The Muslim World Is Not Flat

by Arang Keshavarzian
published in MER242

This 1995 CIA map, often used in the media and in classrooms, reminds us that today Shi‘i Muslims are concentrated in only a few nation-states—Iran, Iraq, the Arab Gulf states, Azerbaijan and Lebanon in the Middle East, and Afghanistan, Pakistan and India in South Asia. There are also numerous ‘Alawis in Syria, Alevis in Turkey and Zaydi Shi‘a in Yemen. The vast majority of Muslims in the world, approximately 90 percent, are Sunni.

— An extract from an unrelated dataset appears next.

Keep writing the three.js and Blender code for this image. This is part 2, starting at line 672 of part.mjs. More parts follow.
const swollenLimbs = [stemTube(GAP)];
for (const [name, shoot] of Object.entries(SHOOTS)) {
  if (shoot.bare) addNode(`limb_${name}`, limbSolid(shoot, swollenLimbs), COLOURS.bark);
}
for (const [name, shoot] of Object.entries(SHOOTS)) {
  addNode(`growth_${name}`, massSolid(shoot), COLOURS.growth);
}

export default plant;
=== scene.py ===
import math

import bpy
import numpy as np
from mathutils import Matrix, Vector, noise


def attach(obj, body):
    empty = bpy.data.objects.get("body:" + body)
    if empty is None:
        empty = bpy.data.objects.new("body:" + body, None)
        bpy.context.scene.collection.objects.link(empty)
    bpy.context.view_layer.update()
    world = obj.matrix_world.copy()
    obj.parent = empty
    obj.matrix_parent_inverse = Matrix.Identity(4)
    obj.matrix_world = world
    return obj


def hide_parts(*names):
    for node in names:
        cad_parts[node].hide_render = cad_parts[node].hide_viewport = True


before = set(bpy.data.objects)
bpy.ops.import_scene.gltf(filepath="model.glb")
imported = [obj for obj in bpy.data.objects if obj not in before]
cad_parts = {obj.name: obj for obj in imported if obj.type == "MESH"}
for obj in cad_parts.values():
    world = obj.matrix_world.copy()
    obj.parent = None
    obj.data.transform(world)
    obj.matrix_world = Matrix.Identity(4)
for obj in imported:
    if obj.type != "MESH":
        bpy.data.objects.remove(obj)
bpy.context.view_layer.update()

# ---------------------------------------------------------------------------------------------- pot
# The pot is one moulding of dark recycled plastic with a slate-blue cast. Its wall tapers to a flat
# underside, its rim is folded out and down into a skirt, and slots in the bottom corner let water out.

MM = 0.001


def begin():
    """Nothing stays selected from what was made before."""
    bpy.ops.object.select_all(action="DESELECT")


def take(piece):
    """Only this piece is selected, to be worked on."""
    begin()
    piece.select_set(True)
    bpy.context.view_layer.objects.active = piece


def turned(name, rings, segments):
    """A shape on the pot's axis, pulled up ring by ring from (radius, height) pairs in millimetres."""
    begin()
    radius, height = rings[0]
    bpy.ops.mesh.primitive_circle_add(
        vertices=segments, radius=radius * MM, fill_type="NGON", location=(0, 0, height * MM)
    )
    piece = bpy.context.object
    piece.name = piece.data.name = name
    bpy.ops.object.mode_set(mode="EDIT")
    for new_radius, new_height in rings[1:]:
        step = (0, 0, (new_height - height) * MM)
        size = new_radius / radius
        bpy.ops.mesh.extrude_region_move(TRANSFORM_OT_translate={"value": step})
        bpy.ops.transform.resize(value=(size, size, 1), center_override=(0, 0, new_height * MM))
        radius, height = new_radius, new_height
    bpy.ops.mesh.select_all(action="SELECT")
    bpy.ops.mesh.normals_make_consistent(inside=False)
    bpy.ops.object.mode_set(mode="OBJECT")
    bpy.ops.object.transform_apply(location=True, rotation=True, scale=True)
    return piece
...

The map also reminds us that North Africans, Egyptians, Palestinians and Jordanians have little direct interaction with Shi‘a. When King ‘Abdallah II of Jordan speaks of a “Shiite crescent,” he is evoking the specter of outsiders, people whose doctrine and practices are largely unknown and typically misunderstood by many in the region. Finally, a careful inspection of the map shows that the Sunni-Shi‘i divide does not explain several regional political issues. Iran, where 90 percent of the population is Shi‘i and the government is headed by Shi‘i clergy, has perennially tense relations with Azerbaijan, one of the very few other majority-Shi‘i countries in the world. In fact, the Islamic Republic of Iran is allied with Armenia in its ongoing conflict with Azerbaijan, which in turn is supported by heavily Sunni Turkey. For this reason alone, mapping the Muslim world in two colors can easily be misleading.

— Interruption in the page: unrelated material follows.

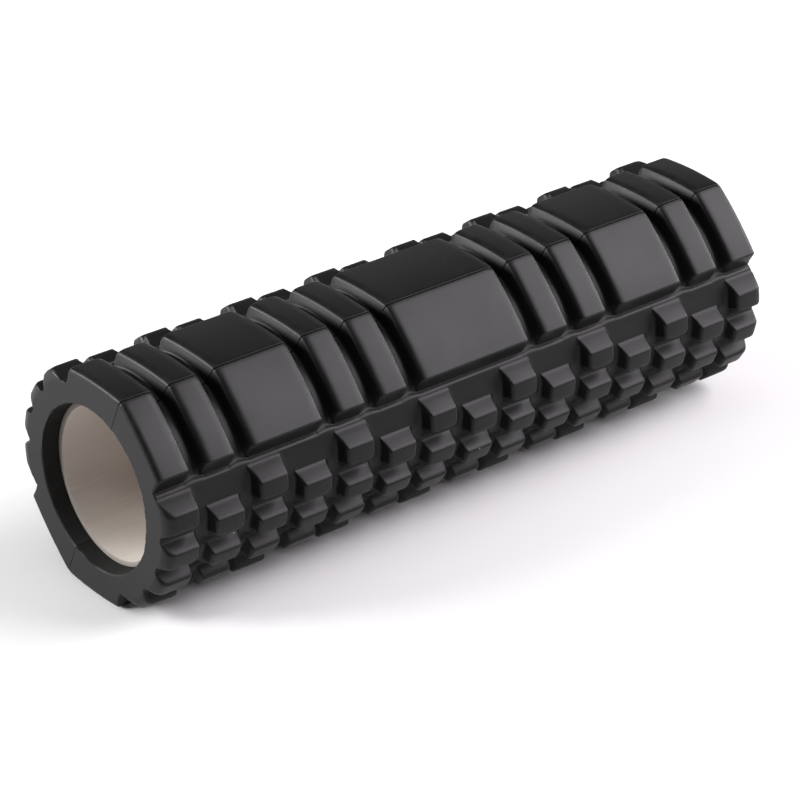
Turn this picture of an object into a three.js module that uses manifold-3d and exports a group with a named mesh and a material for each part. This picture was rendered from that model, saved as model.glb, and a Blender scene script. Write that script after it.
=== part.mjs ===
// Foam roller: two identical moulded foam half-sleeves around a plain plastic core tube.
//
// Millimetres, +Z up. X is the roller's axis and the origin is its middle, on the axis. The roller
// lies on one of its four gently crowned facets, so the seam ridges are turned REST_ANGLE from upright.
//
// Each half-sleeve is a half-round web. It carries half of two ribbed panels, which meet the other
// half-sleeve's along the seam ridges, and a zone of knobs between them. The mould opens square to
// the seams, so every wall of a knob leans away from that direction by the mould's draft.

import * as THREE from 'three';
import { ConvexGeometry } from 'three/addons/geometries/ConvexGeometry.js';
import { mergeVertices } from 'three/addons/utils/BufferGeometryUtils.js';
import Module from 'manifold-3d';

// Overall
const LENGTH = 300;
const FACET_RADIUS = 46.2;       // from the axis to the middle of a facet, where the roller rests
const FACET_ARC_RADIUS = 138;    // how gently a facet is crowned
const REST_ANGLE = 24;           // from a seam ridge to the middle of the facet beside it
const REST_FLAT = 11.2;          // degrees of the facet that lie flat on the floor

// Foam
const GROOVE_DEPTH = 5.5;        // from the middle of a facet down to the web's surface
const WEB_THICKNESS = 7.7;
const SEAM_GAP = 0.3;            // between the two half-sleeves
const END_BEVEL = 1.8;           // at both ends of the panels and the knobs
const ROOT = 1;                  // how far ribs and knobs are sunk into the web

// Columns of ribs and knobs along the axis
const COLUMN_COUNT = 15;
const COLUMN_FOOT_WIDTH = 15.6;

// Ribs and wide blocks of the panels
const BLOCKS = [[0, 0], [1, 1], [2, 3], [4, 4], [5, 5], [6, 8], [9, 9], [10, 10], [11, 12], [13, 13], [14, 14]];
const RIB_TOP_WIDTH = 12.6;
const RIB_DRAFT = 1.5;           // how much wider a rib is at its foot, on each side
const PANEL_EDGE_ANGLE = 38.8;   // from the seam ridge to the panel's edge
const PANEL_FOOT_ANGLE = 45;     // from the seam ridge to the foot of the panel's edge

// Knobs
const KNOB_ROWS = [4, 3];        // in even and in odd columns
const KNOB_MIDDLE_ANGLE = 90;    // from the upper seam ridge: the way the mould opens
const KNOB_PITCH_ANGLE = 19.2;
const KNOB_FLOOR_HEIGHT = 1.2;   // above the web: the grooves of the panels are deeper
const KNOB_HEIGHT = 5.7;         // outer face above the knobs' floor
const KNOB_TOP_WIDTH = 12.8;
const KNOB_TOP_ANGLE = 9.6;      // covered by the outer face
const KNOB_DRAFT = 10;           // degrees between a knob's upper or lower wall and the mould's way

// Core tube
const TUBE_WALL = 2.2;
const TUBE_CLEARANCE = 0.3;      // to the foam's bore
const TUBE_RECESS = 7.1;         // from the foam's ends

// Roundness of the web, the bore and the tube
const ROUND_SEGMENTS = 60;

const webRadius = FACET_RADIUS - GROOVE_DEPTH;
const boreRadius = webRadius - WEB_THICKNESS;
const tubeRadius = boreRadius - TUBE_CLEARANCE;
const columnPitch = (LENGTH - COLUMN_FOOT_WIDTH) / (COLUMN_COUNT - 1);
const endX = LENGTH / 2;
const roots = webRadius - ROOT;
const knobRadius = webRadius + KNOB_FLOOR_HEIGHT + KNOB_HEIGHT;

const wasm = await Module();
wasm.setup();

// A closed geometry as a solid that can be joined and cut.
function toSolid(geometry) {
  const bare = geometry.index ? geometry.toNonIndexed() : geometry.clone();
  bare.deleteAttribute('normal');
  bare.deleteAttribute('uv');
  const merged = mergeVertices(bare, 1e-4);
  return new wasm.Manifold(new wasm.Mesh({
    numProp: 3,
    vertProperties: new Float32Array(merged.attributes.position.array),
    triVerts: new Uint32Array(merged.index.array),
  }));
}

// A solid as a geometry for a mesh.
function toGeometry(solid) {
  const mesh = solid.getMesh();
  const geometry = new THREE.BufferGeometry();
  geometry.setAttribute('position', new THREE.BufferAttribute(new Float32Array(mesh.vertProperties), 3));
  geometry.setIndex(new THREE.BufferAttribute(new Uint32Array(mesh.triVerts), 1));
  geometry.computeVertexNormals();
  return geometry;
}

// A point at a place along the axis, at a distance from it and at an angle from the upper ridge.
function polar(x, radius, angle) {
  const turn = THREE.MathUtils.degToRad(angle);
  return new THREE.Vector3(x, -radius * Math.sin(turn), radius * Math.cos(turn));
}

// The distance from the axis to a facet: an arc whose middle, at REST_ANGLE, is nearest to the axis.
function facetRadius(angle) {
  const turn = THREE.MathUtils.degToRad(angle - REST_ANGLE);
  const offset = FACET_ARC_RADIUS - FACET_RADIUS;
  const reach = Math.sqrt(FACET_ARC_RADIUS ** 2 - (offset * Math.sin(turn)) ** 2);
  return reach - offset * Math.cos(turn);
}

// An outline in the plane of Y and Z, carried along X.
function alongAxis(outline, length) {
  const bar = new THREE.ExtrudeGeometry(outline, {
    depth: length, bevelEnabled: false, curveSegments: ROUND_SEGMENTS / 2,
  });
  const alongX = new THREE.Matrix4().makeBasis(
    new THREE.Vector3(0, 1, 0), new THREE.Vector3(0, 0, 1), new THREE.Vector3(1, 0, 0));
  bar.applyMatrix4(alongX);
  bar.translate(-length / 2, 0, 0);
  return bar;
}

// A round bar along X, or a tube where it has a bore.
function roundBar(radius, length, bore = 0) {
  const outline = new THREE.Shape();
  outline.absarc(0, 0, radius, 0, 2 * Math.PI);
  if (bore > 0) {
    const hole = new THREE.Path();
    hole.absarc(0, 0, bore, 0, 2 * Math.PI);
    outline.holes.push(hole);
  }
  return alongAxis(outline, length);
}

// The raised floor of the knobs: a sector of a bar, from one panel's foot to the other's.
function knobFloor() {
  const outline = new THREE.Shape();
  const start = THREE.MathUtils.degToRad(90 + PANEL_FOOT_ANGLE);
  const end = THREE.MathUtils.degToRad(270 - PANEL_FOOT_ANGLE);
  outline.moveTo(0, 0);
  outline.absarc(0, 0, webRadius + KNOB_FLOOR_HEIGHT, start, end);
  outline.closePath();
  return alongAxis(outline, LENGTH);
}

// The two ends, along X, of a feature over one or more columns. The outer columns reach the end planes.
function span(first, last, width) {
  const low = (first - (COLUMN_COUNT - 1) / 2) * columnPitch - width / 2;
  const high = (last - (COLUMN_COUNT - 1) / 2) * columnPitch + width / 2;
  return [first === 0 ? -endX : low, last === COLUMN_COUNT - 1 ? endX : high];
}

// Points across the top of a feature, at one angle, with the bevel where it reaches an end plane.
function topPoints(radius, angle, ends) {
  return ends.flatMap((x) => {
    if (Math.abs(x) < endX) return [polar(x, radius, angle)];
    const inner = Math.sign(x) * (endX - END_BEVEL);
    return [polar(inner, radius, angle), polar(x, radius - END_BEVEL, angle)];
  });
}

// Points across the foot of a feature, just inside the web, at one angle.
function footPoints(angle, ends) {
  return ends.map((x) => polar(x, roots, angle));
}

// One panel's half of a rib or a wide block. The turn function places it at the panel's own ridge.
function block(first, last, turn) {
  const restStart = REST_ANGLE - REST_FLAT / 2;
  const angles = [0, restStart / 2, restStart, REST_ANGLE + REST_FLAT / 2, PANEL_EDGE_ANGLE];
  const top = span(first, last, RIB_TOP_WIDTH);
  const foot = span(first, last, RIB_TOP_WIDTH + 2 * RIB_DRAFT);
  const points = angles.flatMap((angle) => [
    ...topPoints(facetRadius(angle), turn(angle), top),
    ...footPoints(turn(angle), foot),
  ]);
  points.push(...footPoints(turn(PANEL_FOOT_ANGLE), foot));
  return toSolid(new ConvexGeometry(points));
}

// The angle where a knob's upper wall, which passes through its outer face's edge, meets a radius.
// The wall is a plane whose normal is KNOB_DRAFT from the seam plane, so radius * cos(angle - draft)
// is the same all the way down it.
function wallAngle(edge, radius) {
  const draft = THREE.MathUtils.degToRad(KNOB_DRAFT);
  const reach = knobRadius * Math.cos(THREE.MathUtils.degToRad(edge) - draft);
  return THREE.MathUtils.radToDeg(draft + Math.acos(reach / radius));
}

// One knob: an outer face between an upper and a lower wall, which mirror each other.
function knob(column, middle) {
  const top = span(column, column, KNOB_TOP_WIDTH);
  const foot = span(column, column, COLUMN_FOOT_WIDTH);
  const upperEdge = middle - KNOB_TOP_ANGLE / 2;
  const lowerEdge = middle + KNOB_TOP_ANGLE / 2;
  const points = [
    ...topPoints(knobRadius, upperEdge, top),
    ...topPoints(knobRadius, lowerEdge, top),
    ...footPoints(wallAngle(upperEdge, roots), foot),
    ...footPoints(180 - wallAngle(180 - lowerEdge, roots), foot),
  ];
  return toSolid(new ConvexGeometry(points));
}

// All the ribs, wide blocks and knobs of one half-sleeve. The knobs of odd columns sit between the
// rows of the even ones.
function features() {
  const upper = (angle) => angle;
  const lower = (angle) => 180 - angle;
  const solids = BLOCKS.flatMap(([first, last]) => [block(first, last, upper), block(first, last, lower)]);
  for (let column = 0; column < COLUMN_COUNT; column += 1) {
    const rows = KNOB_ROWS[column % 2];
    for (let row = 0; row < rows; row += 1) {
      solids.push(knob(column, KNOB_MIDDLE_ANGLE + (row - (rows - 1) / 2) * KNOB_PITCH_ANGLE));
    }
  }
  return solids;
}

// The half of space that one half-sleeve fills, up to its side of the seams.
function seamSide() {
  const reach = 2 * facetRadius(0);
  const box = new THREE.BoxGeometry(2 * LENGTH, reach, 2 * reach);
  box.translate(0, -(reach + SEAM_GAP) / 2, 0);
  return toSolid(box);
}

// One half-sleeve: web and features joined, then bored and trimmed at the seams.
function halfSleeve() {
  const web = toSolid(roundBar(webRadius, LENGTH)).add(toSolid(knobFloor()));
  const bore = toSolid(roundBar(boreRadius, 2 * LENGTH));
  const moulded = features().reduce((whole, solid) => whole.add(solid), web);
  return toGeometry(moulded.subtract(bore).intersect(seamSide()));
}

const foam = { color: 0x1d1e20, roughness: 0.55, metalness: 0 };
const plastic = { color: 0xbdb6ab, roughness: 0.45, metalness: 0 };

const sleeve = halfSleeve();
const front = new THREE.Mesh(sleeve, new THREE.MeshStandardMaterial(foam));
front.name = 'sleeve_half_front';

const rear = new THREE.Mesh(sleeve, new THREE.MeshStandardMaterial(foam));
rear.name = 'sleeve_half_rear';
rear.rotation.x = Math.PI;

const tube = new THREE.Mesh(
  roundBar(tubeRadius, LENGTH - 2 * TUBE_RECESS, tubeRadius - TUBE_WALL),
  new THREE.MeshStandardMaterial(plastic));
tube.name = 'core_tube';

const roller = new THREE.Group();
roller.add(front, rear, tube);
roller.rotation.x = THREE.MathUtils.degToRad(REST_ANGLE);

export default roller;
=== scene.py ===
# %% [markdown]
# # A hollow foam roller
#
# A massage roller is three pieces: a thin plastic tube, and two halves of a black foam sleeve glued
# around it. Both halves come out of one mould, so the second is the first turned half a turn about
# the axis. This lesson builds the sleeve as one surface worked out with numpy, the tube as a turned
# profile, and their finishes as node materials.
#
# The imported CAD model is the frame. It says where the roller lies and how large it is.

# %% Load the frame
import math

import bpy
import numpy as np
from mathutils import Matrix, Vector


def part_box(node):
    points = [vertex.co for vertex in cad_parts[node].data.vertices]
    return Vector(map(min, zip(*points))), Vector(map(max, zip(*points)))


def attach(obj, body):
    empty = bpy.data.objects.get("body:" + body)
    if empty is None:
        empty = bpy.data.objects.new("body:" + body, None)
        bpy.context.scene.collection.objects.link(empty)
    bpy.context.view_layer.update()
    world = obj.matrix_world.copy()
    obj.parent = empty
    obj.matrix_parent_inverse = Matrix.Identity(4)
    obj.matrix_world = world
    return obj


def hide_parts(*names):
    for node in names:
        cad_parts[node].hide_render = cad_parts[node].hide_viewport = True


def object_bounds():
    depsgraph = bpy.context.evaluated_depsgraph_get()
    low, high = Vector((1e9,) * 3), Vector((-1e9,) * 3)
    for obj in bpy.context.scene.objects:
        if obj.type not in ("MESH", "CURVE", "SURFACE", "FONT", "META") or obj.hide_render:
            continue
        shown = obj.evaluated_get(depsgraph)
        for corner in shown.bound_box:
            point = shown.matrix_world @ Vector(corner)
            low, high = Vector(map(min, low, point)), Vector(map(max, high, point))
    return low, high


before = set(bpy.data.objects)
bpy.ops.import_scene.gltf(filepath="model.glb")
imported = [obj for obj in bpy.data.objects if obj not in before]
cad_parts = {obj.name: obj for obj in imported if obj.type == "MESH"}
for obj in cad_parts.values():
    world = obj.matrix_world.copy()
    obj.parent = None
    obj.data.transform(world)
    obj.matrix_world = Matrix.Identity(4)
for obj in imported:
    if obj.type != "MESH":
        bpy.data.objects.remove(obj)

cad_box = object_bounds()
MM = 0.001
print("CAD nodes:", len(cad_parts))
print("CAD box, mm:", [[round(v / MM, 1) for v in corner] for corner in cad_box])

# %% [markdown]
# ## Sizes
#
# The length, the height and the tube come from the frame. What the frame's boxes can't say, such as
# the depth of the grooves, is a driving size of the mould and is named here, in millimetres and
# degrees. Angles are counted from the upper seam ridge, towards the front.

# %% Driving sizes
END_X = cad_box[1].x / MM
FACET_RADIUS = 46.2
FACET_ARC_RADIUS = 138.0
REST_ANGLE = 24.0
GROOVE_DEPTH = 5.5
WEB_RADIUS = FACET_RADIUS - GROOVE_DEPTH

tube_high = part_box("core_tube")[1]
TUBE_RADIUS = tube_high.z / MM
TUBE_END_X = tube_high.x / MM
GLUE_GAP = 0.25
BORE_RADIUS = TUBE_RADIUS + GLUE_GAP

COLUMNS = 15
COLUMN_FOOT_WIDTH = 15.6
COLUMN_PITCH = (2 * END_X - COLUMN_FOOT_WIDTH) / (COLUMNS - 1)
print("column pitch, mm:", round(COLUMN_PITCH, 2), "bore radius, mm:", round(BORE_RADIUS, 2))

# %% [markdown]
# ## Soft corners
#
# Moulded foam has no sharp corners. Every outline below is built from straight stretches that are
# blended where they meet. One function does it: a ramp that is flat, then rises, with a short
# parabola in between. Sums of ramps give any outline, and the smaller of two heights follows from
# the same ramp.

# %% Soft ramp and the smaller of two heights
def soft_ramp(distance, soft):
    """Zero up to -soft, the distance itself past soft, and (distance + soft)^2 / (4 soft) between."""
    bend = (distance + soft) ** 2 / (4 * soft)
    return np.where(distance < -soft, 0.0, np.where(distance > soft, distance, bend))


def soft_smaller(first, second, soft):
    """The smaller of two heights, blended where they differ by less than soft."""
    return first - soft_ramp(first - second, soft)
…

A more fundamental problem with the two-color map is that it portrays Shi‘i and Sunni Muslims as homogeneous and static blocs, presumably unified in fundamental opposition to one another. Multi-sectarian, not to mention multi-ethnic and economically stratified, cities such as Beirut or Baghdad appear as uniform blobs. The viewer is invited to think of “Shiastans” and “Sunnistans,” and to see Samuel Huntington’s “bloody borders” in the heart of the Islamic world as well as at its edges. The map tells us nothing about inter-sectarian cooperation, intra-sectarian differences or historical variations. Why, for instance, did so few Iraqi Shi‘a defect from the Iraqi army during Iraq’s eight-year war with Iran? Meanwhile, those Muslims, Shi‘a and Sunnis, who are secular in mindset or whose religiosity does not color their politics are not on the map. Perhaps more importantly, the map erases intra-sectarian differences in socio-economic and political status. Iran’s dominant Shi‘a are equated with the oppressed Shi‘i minority in Saudi Arabia, while the Sunni minorities in Iraq or Lebanon are likened to the Sunni majorities in Egypt or Algeria.

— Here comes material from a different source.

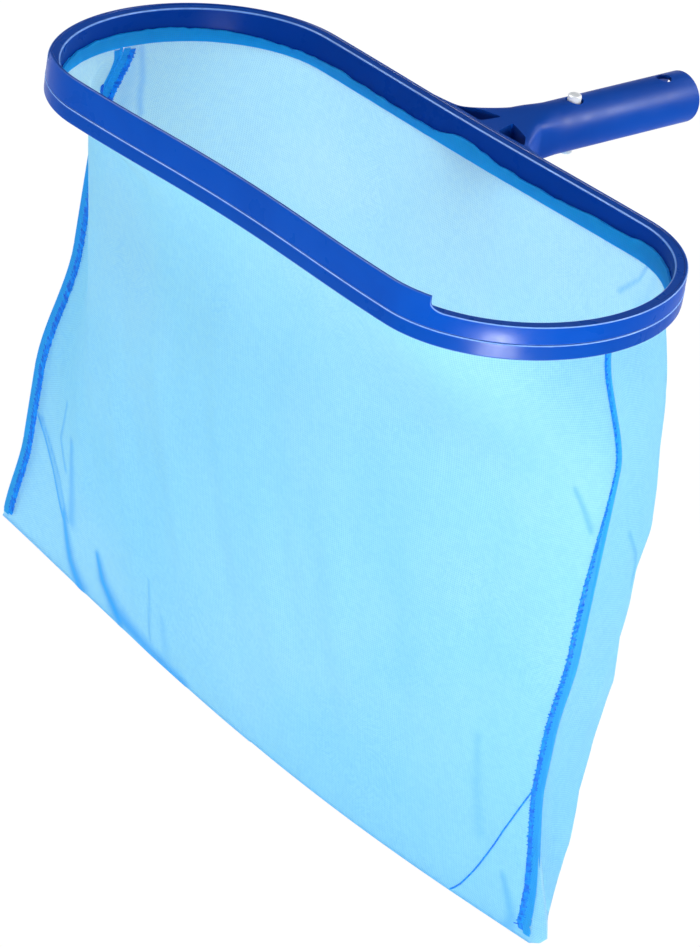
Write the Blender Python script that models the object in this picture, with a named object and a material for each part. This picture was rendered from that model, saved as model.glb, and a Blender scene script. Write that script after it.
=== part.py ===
"""Leaf skimmer net: a moulded oval frame with a scraper lip, a handle socket with a spring clip,
and a deep mesh bag held between the frame and its snap-on clamp ring.

Metres, +Z up. The origin is the centre of the handle's open end. The handle runs towards -Y, the
frame lies in a horizontal plane and the bag hangs down along -Z.
"""
import math

import bmesh
import bpy
import numpy as np
from mathutils import Matrix, Vector

GAP = 0.0003                      # air between two pieces that touch

# Handle
TUBE_RADIUS = 0.015
TUBE_BORE_RADIUS = 0.0126
BORE_DEPTH = 0.131
CLIP_HOLE_RADIUS = 0.0053
CLIP_HOLE_Y = (-0.0184, -0.0897)  # outer pair and the pair that the clip sits in
TUBE_SIDES = 48
ROOT_LENGTH = 0.050               # over which the flat web turns into the round tube
WEB_LENGTH = 0.028                # how far the web stands out past the tube's sides
WEB_FLARE = 0.018                 # half-width that the web adds at the ring
WEB_FILLET = 0.020                # and that its fillet against the ring adds
POCKET_DEPTH = 0.009

# Frame ring, seen from above
RING_CENTRE_Y = -0.2506
RIM_TOP_Z = 0.0113
SIDE_HALF_LENGTH = 0.130          # half of each long side
END_LENGTH = 0.079                # how far each rounded end reaches past the long sides
HALF_WIDTH = 0.0955
FRONT_BOW = 0.0042                # how far the middle of the front side is drawn in
BACK_BOW = 0.0016
END_STEPS = 20                    # stations round each end
SIDE_STEPS = 10                   # stations along each side

# Frame ring, in section
RING_HEIGHT = 0.0189
RIM_WIDTH = 0.0071
PARTING_DEPTH = 0.0099            # from the rim's top down to the parting line
WALL = 0.0021
EDGE = 0.0006                     # chamfer on the ring's edges

# Scraper lip on the front half of the upper frame
LIP_HEIGHT = 0.0077
LIP_THICKNESS = 0.0017
LIP_BEAD = 0.0004                 # what is left of the lip round the rest of the rim
LIP_END_X = (-0.1660, 0.1552)
LIP_FILLET = 0.0075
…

Compounding the limitations of this visual aid are the omissions: Muslims, whether Shi‘i or Sunni, are completely absent from Western Europe, let alone North America and the Caribbean. The innocent viewer would have no way of knowing that over five million Muslims live in France—among the non-Muslim majority. Finally, the choice of colors is also revealing. “Shi‘i” areas are shaded darker than “Sunni” areas, suggesting that Shi‘ism is a more intense and concentrated form of Islam. (In the 1980s and 1990s a common view among US policymakers and journalists was that Shi‘ism was the more radical, politicized, anti-Western and anti-modern of the two branches of Islam.) In short, the information conveyed by this map, while accurate in a banal sense, is at best obfuscating and at worst dangerous without a great deal of additional interpretation. Sectarian analysis, while having its own political logic, tends to flatten the Muslim world beyond comprehension.